United States Presidential candidates for 2008 have a growing factor to address: the increased usage of the Internet. Fully half the people on Earth are going online now, and the United States is one of the most wired countries in the world.
First there are the blogs. Big-ticket bloggers like Wonkette, DailyKos, and Little Green Footballs have replaced newspapers and magazines as the sounding board for public opinion. Most web users are more likely to get their news from the web than from the TV. Television news is slow and repetitive; the few companies controlling the network station lead to a homogenized environment where everybody pretty much says the same thing.
But a soldier can blog directly from a war zone and report some development the minute it happens, without any government control to clean it up. Readers back home see it minutes later, and immediately discuss it on their blogs and message boards. Social news reports the story to the masses. People ask each other what the candidates are going to do about the war, and then visitors search the web for the record of this candidate or that and post a link to the reference. Wikipedia, the online encyclopedia that’s free to edit, updates the relevant articles with the new event.
All of this has happened in an hour, while the television camera crew is still on their way to the scene. By the time it shows up on television, it is literally cold coffee already.
People are also campaigning and debating online. the Presidential candidates may have time for nothing but a few minutes of raising their hands in response to questions, like a game of Simon says. But ten thousand voters are having a hundred times the debate right on their websites and chat rooms. There, points are raised, argued, sustained or debunked, all without a hierarchical media professional moderating the discussion.

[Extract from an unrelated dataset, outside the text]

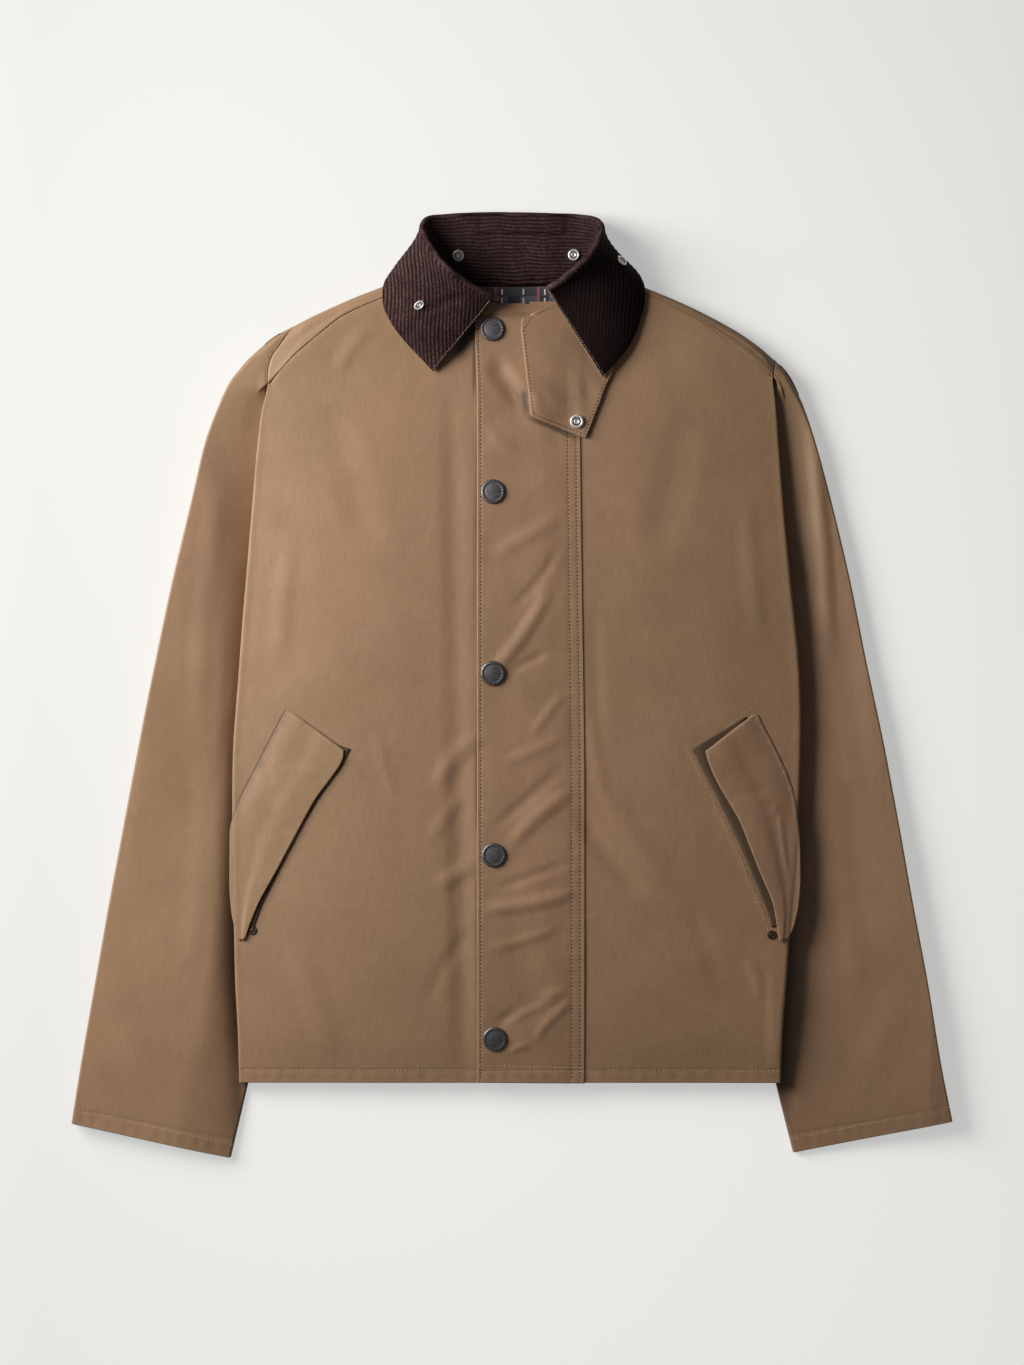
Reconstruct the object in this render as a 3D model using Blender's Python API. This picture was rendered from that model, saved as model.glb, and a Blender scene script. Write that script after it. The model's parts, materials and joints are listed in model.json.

The candidates are showing a greater awareness of the web audience this election than ever before. They all have websites. Most of them have blogs. Certainly all of them have message boards, where supporters gather to discuss campaign strategy, cheer on their candidate, and keep their candidate informed of developments along the campaign trail. Candidates are paying more attention this year to online polls and surveys, and they speak directly to the Internet audience.
YouTube is figuring prominently. This is a site where anyone can upload video clips for everyone on the web to see. Practically any Senator who says anything near someone with a camera phone ends up on YouTube within minutes. Donations are also coming in through Internet payment services, such as PayPal. People are even registering to vote online.
The opening up of the information age has brought the side effect that campaigns can also be broken in minutes. It is as simple as this: you cannot get away with a single lie when you’re on the Internet and are already a public figure. The truth always outs, because 500 armchair detectives are scrutinizing your every word. Voting records are found and posted, video clips of what really happened are there to be viewed. The Internet may yet become the new “paparazzi”, because it is everywhere, and instant.
One of the dangerous problems that has already come up is that the Internet can be used for abuse as easily as it can be used for the truth. Spammers, social news riggers, and web-based attacks have already been deployed, and the one thing the Internet doesn’t reveal is who’s behind it all, because the Internet brings with it anonymity. Maybe that gaffe was the action of your candidate’s campaign crew, or maybe it was somebody from the other crew trying to make your candidate look bad. It is easier now to blow the whistle anonymously than it ever was before, but now when you see it, you have to ask yourself if it’s really true, and what are the real motives behind it.
For good or bad, the Internet has let the genie of the crowd-sourced media out of the bottle, and it’s not going back.